Free speech and its impact on policymaking

The Daily Guardian

The manner in which a society organizes itself, in particular its political economy, has a significant bearing on the manner in which the concept of public morality is evolved and enforced. For instance, a theocratic state traces its moral precepts to religion and scripture, with there being almost no room for participation by the average citizen except for unquestioned compliance. In a monarchy, the source of public morality depends on the conception of monarchy itself in a given society. For instance, in some societies, the monarch was seen as an earthly representative of the divine whose authority was recognized and sanctioned by the clergy, and in a few other societies he was seen as a public servant whose personal good lay in the good of the people. In the former case, the source of public morality was the monarch who was, in turn, answerable to the guardians of the faith.
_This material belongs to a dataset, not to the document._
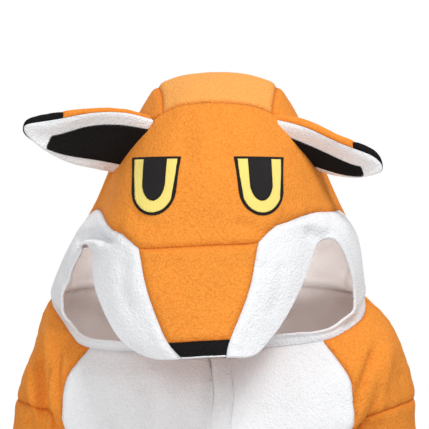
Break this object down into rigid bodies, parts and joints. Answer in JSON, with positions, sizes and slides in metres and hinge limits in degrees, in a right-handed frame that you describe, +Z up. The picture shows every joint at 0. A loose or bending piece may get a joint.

Therefore, the duty of the monarch was to enforce what was deemed moral by the guardians of the faith, which is just a few degrees of separation from a theocracy. In the latter case, public morality revolved around the concept of and perhaps even emanated from what was considered good for the society by the monarch, which usually translated to the greatest good for the greatest number of people. A democracy too places a premium on maximising good for the maximum number of people, but what makes it different is the premise that there is a lot more room for accommodation of diverse voices with every voice, in theory, being equal in the eyes of law notwithstanding its station in the society’s unwritten pecking order. The inherent participatory premise of democracy and the promise of egalitarianism, howsoever illusory, ephemeral and superficial, is what makes it seem so attractive.